## STATED GOAL:
Write out all the data again, exactly as it stands.

## RECORDS FOR PROCESSING:
>> Begin

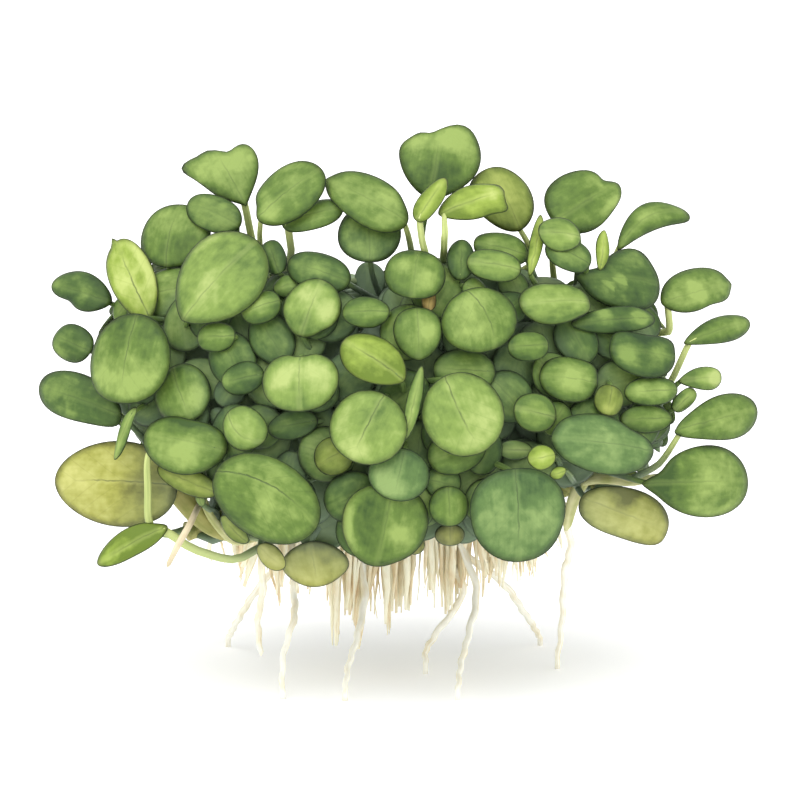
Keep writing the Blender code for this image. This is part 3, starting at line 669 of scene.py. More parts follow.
pale_skin = root_finish("pale_stem_skin", ((0.05, (0.190, 0.190, 0.060)), (0.4, (0.390, 0.410, 0.160)),
                                           (0.8, (0.620, 0.610, 0.330))))
old_skin = root_finish("old_stem_skin", ((0.05, (0.075, 0.090, 0.022)), (0.4, (0.200, 0.215, 0.055)),
                                         (0.8, (0.380, 0.360, 0.130))))
stub_skin = root_finish("stub_skin", ((0.05, (0.300, 0.230, 0.130)), (0.4, (0.480, 0.400, 0.250)),
                                      (0.9, (0.620, 0.550, 0.380))))
petiole_skin = petiole_finish()
STRAY_FINISHES = {"pale": (pale_skin, "rhizome"), "old": (old_skin, "rhizome"), "cut": (stub_skin, "root"),
                  "stalk": (petiole_skin, "leaf_mid")}
for stray in STRAYS:
    route = [view_point(FRONT, across, up, depth) for across, up, depth, radius in stray.places]
    radii = [place[3] for place in stray.places]
    stations = [(point, radius) for point, along, radius in smooth_points(route, radii, STRAY_SPACING)]
    end, radius = stations[-1]
    stations.append((end * 2.0 - stations[-2][0], radius * STRAY_TIP_SHARE))
    shape = new_shape()
    add_tube(shape, stations, ROOT_SIDES, 0, STRAY_WASH)
    skin, slot = STRAY_FINISHES[stray.kind]
    finish_piece(stray.name, shape, [skin])

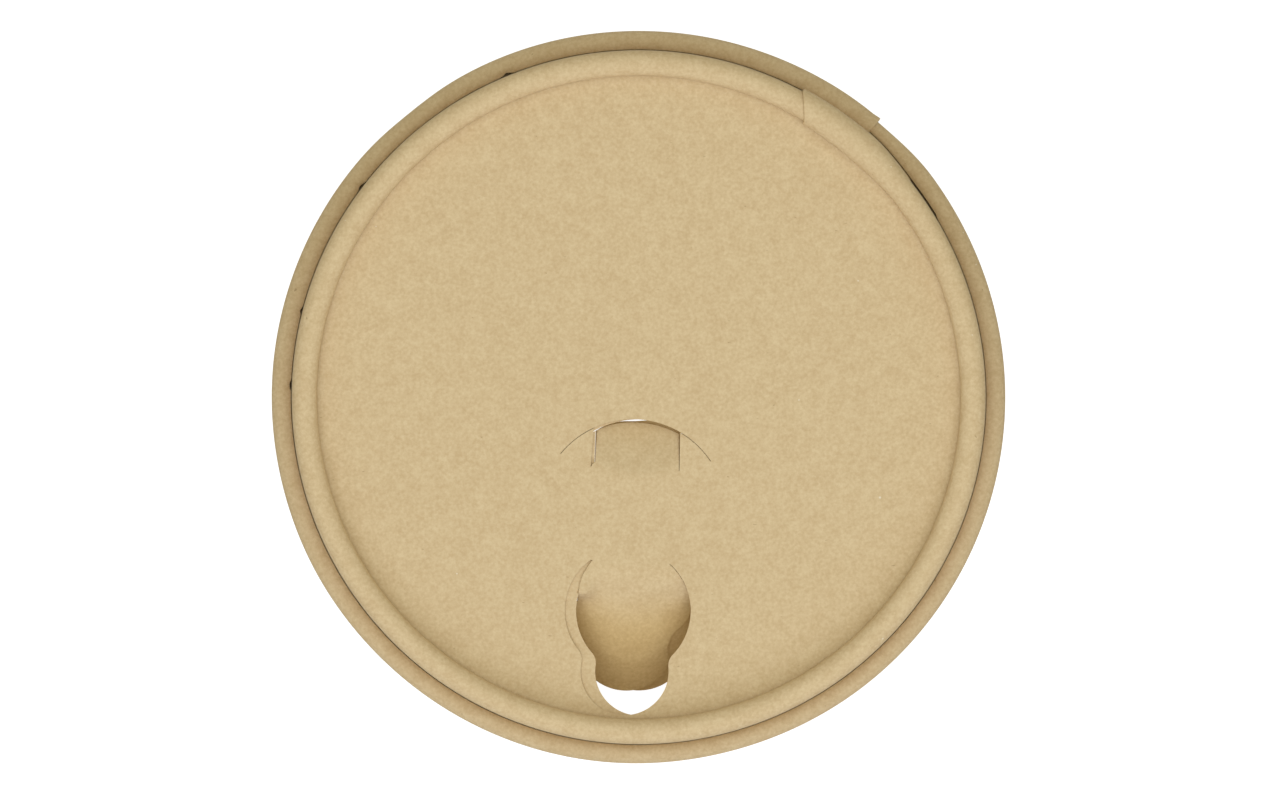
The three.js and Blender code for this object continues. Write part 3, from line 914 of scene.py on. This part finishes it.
class CUPLID_OT_discs(bpy.types.Operator):
    """Models the upper and the lower disc with their flaps and tabs"""
    bl_idname = "cuplid.discs"
    bl_label = "Discs"

    def execute(self, context):
        sizes = context.scene.lid_discs
        plans = (
            ("kraft_top_disc", "top_disc", sizes.top_turn, 0, sizes.top_radius),
            ("kraft_under_disc", "under_disc", sizes.under_turn, sizes.layer, sizes.under_radius),
        )
        for name, node, turn, depth, radius in plans:
            disc = model_disc(name, sizes, turn, depth, radius)
            # The last argument, 1, turns on the painted shade below the plate
            disc.data.materials.append(kraft_material(name, context.scene.lid_look, (1, 2.5, 1), 1))
            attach(disc, "root")
            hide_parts(node)
        return {"FINISHED"}


class CUPLID_OT_stage(bpy.types.Operator):
    """Adds the white floor, the soft lights and the camera straight above"""
    bl_idname = "cuplid.stage"
    bl_label = "Stage"

    def execute(self, context):
        add_floor()
        add_lights(context.scene)
        add_camera(context.scene)
        return {"FINISHED"}


def add_floor():
    deselect_all()
    bpy.ops.mesh.primitive_plane_add(size=6, location=(0, 0, -0.02 * MM))
    floor = settle(bpy.context.object, "floor")
    shader = Shader("white_floor")
    shader.surface.inputs["Base Color"].default_value = (0.3, 0.3, 0.3, 1)
    shader.surface.inputs["Roughness"].default_value = 0.9
    shader.surface.inputs["Emission Color"].default_value = (1, 1, 1, 1)
    shader.surface.inputs["Emission Strength"].default_value = 0.95
    floor.data.materials.append(shader.material)
    floor.visible_diffuse = False


def add_light(name, location, size, power, tint):
    """A square soft light that looks at the lid."""
    data = bpy.data.lights.new(name, "AREA")
    data.shape = "SQUARE"
    data.size = size
    data.energy = power
    data.color = tint
    light = bpy.data.objects.new(name, data)
    light.location = location
    light.rotation_euler = (-Vector(location)).to_track_quat("-Z", "Y").to_euler()
    light.visible_camera = False
    bpy.context.scene.collection.objects.link(light)


def add_lights(scene):
    world = bpy.data.worlds.new("studio")
    world.use_nodes = True
    world.node_tree.nodes["Background"].inputs["Color"].default_value = (1, 0.96, 0.77, 1)
    world.node_tree.nodes["Background"].inputs["Strength"].default_value = 0.44
    scene.world = world
    add_light("top", (0, 0, 1.6), 1.6, 14.2, (0.89, 0.94, 1))
    add_light("front", (0, -1.0, 0.85), 0.9, 6.9, (0.75, 0.79, 1))


def add_camera(scene):
    photo_width = 1271
    millimetres_per_pixel = 0.1296
    centre_column, centre_row = 638.7, 397.2
    photo_middle = (635.5, 400)
    distance = 3.0
    data = bpy.data.cameras.new("camera")
    data.sensor_width = 36
    data.lens = 36 * distance / (photo_width * millimetres_per_pixel * MM)
    data.clip_start = 0.1
    data.clip_end = 20
    camera = bpy.data.objects.new("camera", data)
    right = (photo_middle[0] - centre_column) * millimetres_per_pixel * MM
    up = (centre_row - photo_middle[1]) * millimetres_per_pixel * MM
    camera.location = (right, up, distance)
    scene.collection.objects.link(camera)
    scene.camera = camera
    scene.view_settings.view_transform = "Standard"


class CUPLID_PT_panel(bpy.types.Panel):
    """Lists the lid's pieces and their sizes"""
    bl_idname = "CUPLID_PT_panel"
    bl_label = "Cup Lid"
    bl_space_type = "VIEW_3D"
    bl_region_type = "UI"
    bl_category = "Cup Lid"

    def draw(self, context):
        for operator in (CUPLID_OT_side_wall, CUPLID_OT_discs, CUPLID_OT_stage):
            self.layout.operator(operator.bl_idname)
        for group in (context.scene.lid_wall, context.scene.lid_discs, context.scene.lid_look):
            box = self.layout.box()
            for name in group.__annotations__:
                box.prop(group, name)


CLASSES = (
    WallSizes,
    DiscSizes,
    KraftLook,
    CUPLID_OT_side_wall,
    CUPLID_OT_discs,
    CUPLID_OT_stage,
    CUPLID_PT_panel,
)


def register():
    for cls in CLASSES:
        bpy.utils.register_class(cls)
    bpy.types.Scene.lid_wall = PointerProperty(type=WallSizes)
    bpy.types.Scene.lid_discs = PointerProperty(type=DiscSizes)
    bpy.types.Scene.lid_look = PointerProperty(type=KraftLook)


def unregister():
    del bpy.types.Scene.lid_look
    del bpy.types.Scene.lid_discs
    del bpy.types.Scene.lid_wall
    for cls in reversed(CLASSES):
        bpy.utils.unregister_class(cls)


def main():
    register()
    bpy.ops.cuplid.side_wall()
    bpy.ops.cuplid.discs()
    bpy.ops.cuplid.stage()


if __name__ == "__main__":
    main()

>> End

## FULL ANSWER:
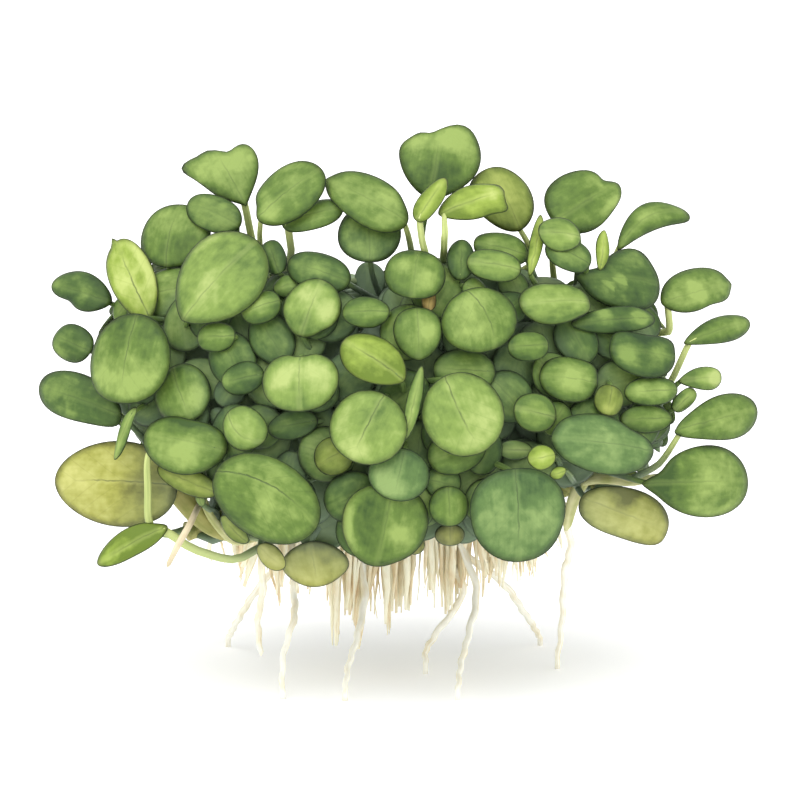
Keep writing the Blender code for this image. This is part 3, starting at line 669 of scene.py. More parts follow.
pale_skin = root_finish("pale_stem_skin", ((0.05, (0.190, 0.190, 0.060)), (0.4, (0.390, 0.410, 0.160)),
                                           (0.8, (0.620, 0.610, 0.330))))
old_skin = root_finish("old_stem_skin", ((0.05, (0.075, 0.090, 0.022)), (0.4, (0.200, 0.215, 0.055)),
                                         (0.8, (0.380, 0.360, 0.130))))
stub_skin = root_finish("stub_skin", ((0.05, (0.300, 0.230, 0.130)), (0.4, (0.480, 0.400, 0.250)),
                                      (0.9, (0.620, 0.550, 0.380))))
petiole_skin = petiole_finish()
STRAY_FINISHES = {"pale": (pale_skin, "rhizome"), "old": (old_skin, "rhizome"), "cut": (stub_skin, "root"),
                  "stalk": (petiole_skin, "leaf_mid")}
for stray in STRAYS:
    route = [view_point(FRONT, across, up, depth) for across, up, depth, radius in stray.places]
    radii = [place[3] for place in stray.places]
    stations = [(point, radius) for point, along, radius in smooth_points(route, radii, STRAY_SPACING)]
    end, radius = stations[-1]
    stations.append((end * 2.0 - stations[-2][0], radius * STRAY_TIP_SHARE))
    shape = new_shape()
    add_tube(shape, stations, ROOT_SIDES, 0, STRAY_WASH)
    skin, slot = STRAY_FINISHES[stray.kind]
    finish_piece(stray.name, shape, [skin])

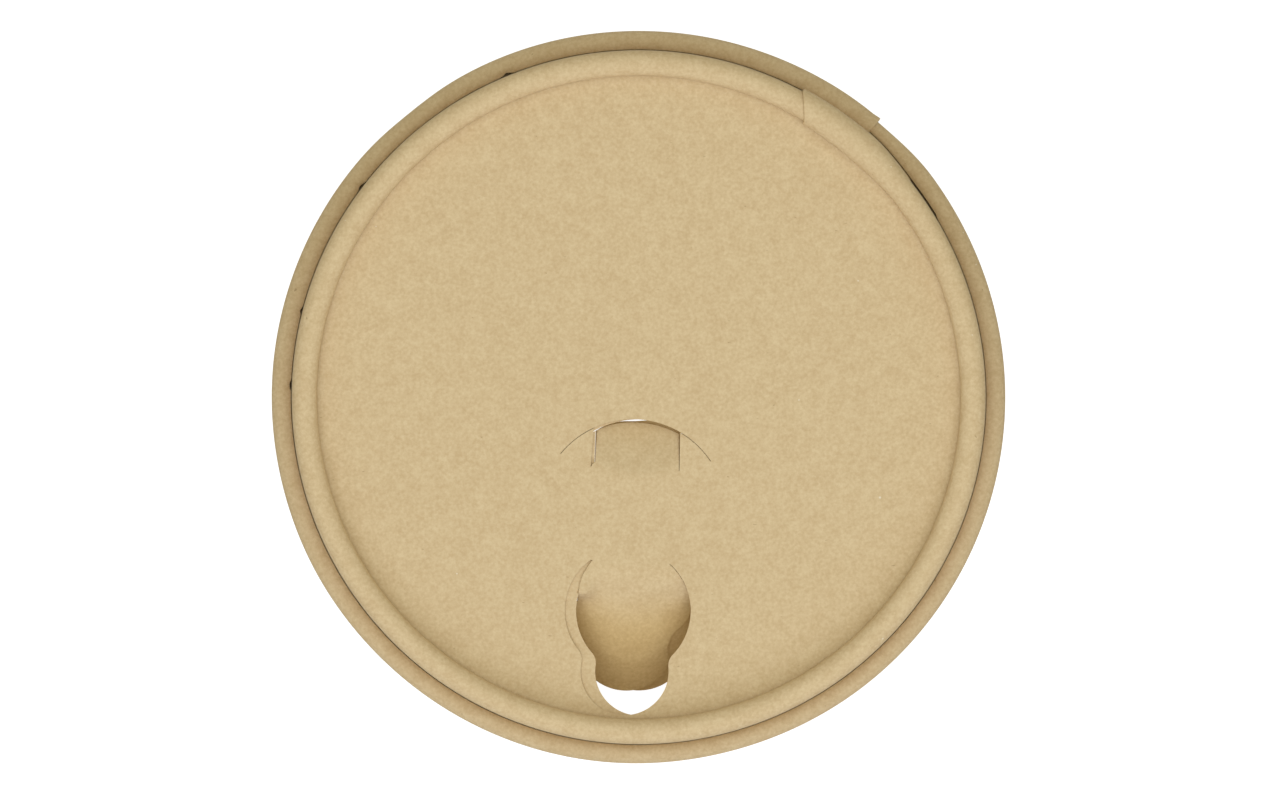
The three.js and Blender code for this object continues. Write part 3, from line 914 of scene.py on. This part finishes it.
class CUPLID_OT_discs(bpy.types.Operator):
    """Models the upper and the lower disc with their flaps and tabs"""
    bl_idname = "cuplid.discs"
    bl_label = "Discs"

    def execute(self, context):
        sizes = context.scene.lid_discs
        plans = (
            ("kraft_top_disc", "top_disc", sizes.top_turn, 0, sizes.top_radius),
            ("kraft_under_disc", "under_disc", sizes.under_turn, sizes.layer, sizes.under_radius),
        )
        for name, node, turn, depth, radius in plans:
            disc = model_disc(name, sizes, turn, depth, radius)
            # The last argument, 1, turns on the painted shade below the plate
            disc.data.materials.append(kraft_material(name, context.scene.lid_look, (1, 2.5, 1), 1))
            attach(disc, "root")
            hide_parts(node)
        return {"FINISHED"}


class CUPLID_OT_stage(bpy.types.Operator):
    """Adds the white floor, the soft lights and the camera straight above"""
    bl_idname = "cuplid.stage"
    bl_label = "Stage"

    def execute(self, context):
        add_floor()
        add_lights(context.scene)
        add_camera(context.scene)
        return {"FINISHED"}


def add_floor():
    deselect_all()
    bpy.ops.mesh.primitive_plane_add(size=6, location=(0, 0, -0.02 * MM))
    floor = settle(bpy.context.object, "floor")
    shader = Shader("white_floor")
    shader.surface.inputs["Base Color"].default_value = (0.3, 0.3, 0.3, 1)
    shader.surface.inputs["Roughness"].default_value = 0.9
    shader.surface.inputs["Emission Color"].default_value = (1, 1, 1, 1)
    shader.surface.inputs["Emission Strength"].default_value = 0.95
    floor.data.materials.append(shader.material)
    floor.visible_diffuse = False


def add_light(name, location, size, power, tint):
    """A square soft light that looks at the lid."""
    data = bpy.data.lights.new(name, "AREA")
    data.shape = "SQUARE"
    data.size = size
    data.energy = power
    data.color = tint
    light = bpy.data.objects.new(name, data)
    light.location = location
    light.rotation_euler = (-Vector(location)).to_track_quat("-Z", "Y").to_euler()
    light.visible_camera = False
    bpy.context.scene.collection.objects.link(light)


def add_lights(scene):
    world = bpy.data.worlds.new("studio")
    world.use_nodes = True
    world.node_tree.nodes["Background"].inputs["Color"].default_value = (1, 0.96, 0.77, 1)
    world.node_tree.nodes["Background"].inputs["Strength"].default_value = 0.44
    scene.world = world
    add_light("top", (0, 0, 1.6), 1.6, 14.2, (0.89, 0.94, 1))
    add_light("front", (0, -1.0, 0.85), 0.9, 6.9, (0.75, 0.79, 1))


def add_camera(scene):
    photo_width = 1271
    millimetres_per_pixel = 0.1296
    centre_column, centre_row = 638.7, 397.2
    photo_middle = (635.5, 400)
    distance = 3.0
    data = bpy.data.cameras.new("camera")
    data.sensor_width = 36
    data.lens = 36 * distance / (photo_width * millimetres_per_pixel * MM)
    data.clip_start = 0.1
    data.clip_end = 20
    camera = bpy.data.objects.new("camera", data)
    right = (photo_middle[0] - centre_column) * millimetres_per_pixel * MM
    up = (centre_row - photo_middle[1]) * millimetres_per_pixel * MM
    camera.location = (right, up, distance)
    scene.collection.objects.link(camera)
    scene.camera = camera
    scene.view_settings.view_transform = "Standard"


class CUPLID_PT_panel(bpy.types.Panel):
    """Lists the lid's pieces and their sizes"""
    bl_idname = "CUPLID_PT_panel"
    bl_label = "Cup Lid"
    bl_space_type = "VIEW_3D"
    bl_region_type = "UI"
    bl_category = "Cup Lid"

    def draw(self, context):
        for operator in (CUPLID_OT_side_wall, CUPLID_OT_discs, CUPLID_OT_stage):
            self.layout.operator(operator.bl_idname)
        for group in (context.scene.lid_wall, context.scene.lid_discs, context.scene.lid_look):
            box = self.layout.box()
            for name in group.__annotations__:
                box.prop(group, name)


CLASSES = (
    WallSizes,
    DiscSizes,
    KraftLook,
    CUPLID_OT_side_wall,
    CUPLID_OT_discs,
    CUPLID_OT_stage,
    CUPLID_PT_panel,
)


def register():
    for cls in CLASSES:
        bpy.utils.register_class(cls)
    bpy.types.Scene.lid_wall = PointerProperty(type=WallSizes)
    bpy.types.Scene.lid_discs = PointerProperty(type=DiscSizes)
    bpy.types.Scene.lid_look = PointerProperty(type=KraftLook)


def unregister():
    del bpy.types.Scene.lid_look
    del bpy.types.Scene.lid_discs
    del bpy.types.Scene.lid_wall
    for cls in reversed(CLASSES):
        bpy.utils.unregister_class(cls)


def main():
    register()
    bpy.ops.cuplid.side_wall()
    bpy.ops.cuplid.discs()
    bpy.ops.cuplid.stage()


if __name__ == "__main__":
    main()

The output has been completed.